Themes (Never Let Me Go)

Themes 

This page looks at the key themes in the novel Never Let Me Go by Kazuo Ishiguro.

Human Cloning and Ethics

Cloning is obviously the major theme in Never Let Me Go. The novel was published in 2005, 10 years after the World woke up to the fact that Human Cloning could be a possibility. In 1995 Scottish Scientists successfully created the first Animal Clone “Dolly” the sheep. This feat sent shock waves around the World and continues to cause debate today. Dolly was cloned by scientists who had taken a cell from an adult sheep, fused it with another sheep’s unfertilized egg and created an identical twin. The huge media attention that this development created focused on speculation and anxiety about man’s ability to manipulate biology, or in the language of tabloid newspapers of the day, ‘play God’. The story of Dolly reveals something of the tension between politics, ethics and science and relates closely to the growing and ongoing controversy about embryonic stem cell research. This debate plays to our greatest fears or highest hopes.

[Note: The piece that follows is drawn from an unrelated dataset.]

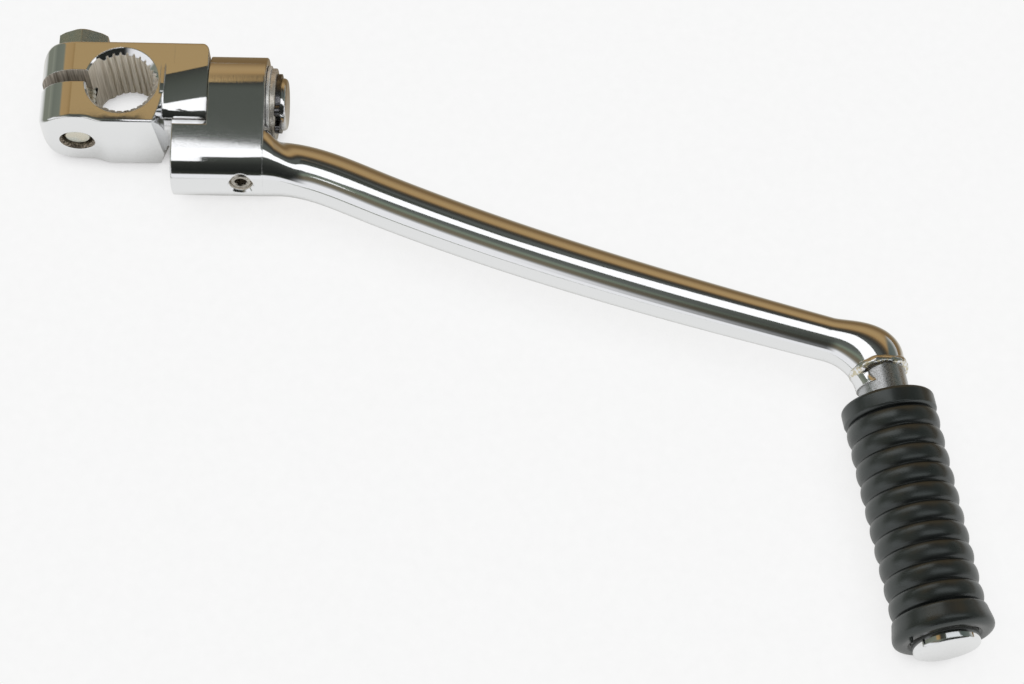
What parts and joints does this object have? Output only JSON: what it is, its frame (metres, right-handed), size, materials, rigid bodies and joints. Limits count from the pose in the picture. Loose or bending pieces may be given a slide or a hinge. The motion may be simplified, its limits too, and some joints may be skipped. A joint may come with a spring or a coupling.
{
  "type": "kick start lever",
  "caption": "Folding kick start lever with a splined split clamp at the hub, a swept bar and a rubber-sleeved foot peg.",
  "frame": {"origin": "centre of the splined clamp bore, on the line of the folding pivot", "axes": "+Z along the clamp bore towards the engine, +X along the folding pivot towards the arm, so that the folded peg points to -Y"},
  "size_m": [0.2479, 0.1697, 0.026],
  "materials": {
    "chromed_boss": "bright chrome plate, with bare steel in the splines",
    "zinc_bolt": "dull zinc plate",
    "zinc_washer": "dull zinc plate",
    "chromed_arm": "bright chrome plate over a polished forging",
    "chromed_peg": "bright chrome plate",
    "black_rubber": "satin moulded",
    "steel_shim": "bright shim steel",
    "steel_washer": "plain steel",
    "dark_clip": "phosphated spring steel",
    "ball_steel": "hardened and polished",
    "spring_wire": "drawn wire",
    "plug_screw": "plain steel with a hexagon socket"
  },
  "bodies": {
    "boss": {"clamp_boss": "chromed_boss", "pinch_bolt": "zinc_bolt", "spring_washer": "zinc_washer", "shim_washer": "steel_shim", "thrust_washer": "steel_washer", "circlip": "dark_clip"},
    "arm": {"kick_arm": "chromed_arm", "foot_peg": "chromed_peg", "peg_rubber": "black_rubber", "detent_spring": "spring_wire", "detent_plug": "plug_screw"},
    "ball": {"detent_ball": "ball_steel"}
  },
  "joints": [
    {"name": "arm_swing", "type": "hinge", "parent": "boss", "child": "arm", "pos_m": [0.025, 0, 0], "axis": [1, 0, 0], "range_deg": [0, 90]},
    {"name": "detent_slide", "type": "slide", "parent": "arm", "child": "ball", "axis": [0, 0.9925, -0.1219], "range_m": [0, 0.0006]}
  ]
}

By the time the novel was published most countries had already outlawed human cloning but some scientists still worked on cloning technology and the first hybrid human clone was created in 1998. The embryo that was created was then destroyed.

The novel does not tell us anything about the science of human cloning or how, this society which appears to be similar to our own, it was ever thought ethically acceptable to rear children as clones for the only purpose to  harvesting their organs, so that others can continue to live a healthy life.

Loss and Mortality

Kathy narrates the novel as a series of memories as the clock counts down to her own “completion”. Everyone she has ever had a real connection with has died and she knows she will suffer the same fate as her friends. The novel could be said to be a consolidation of her thoughts as she is forced to contemplate her own mortality.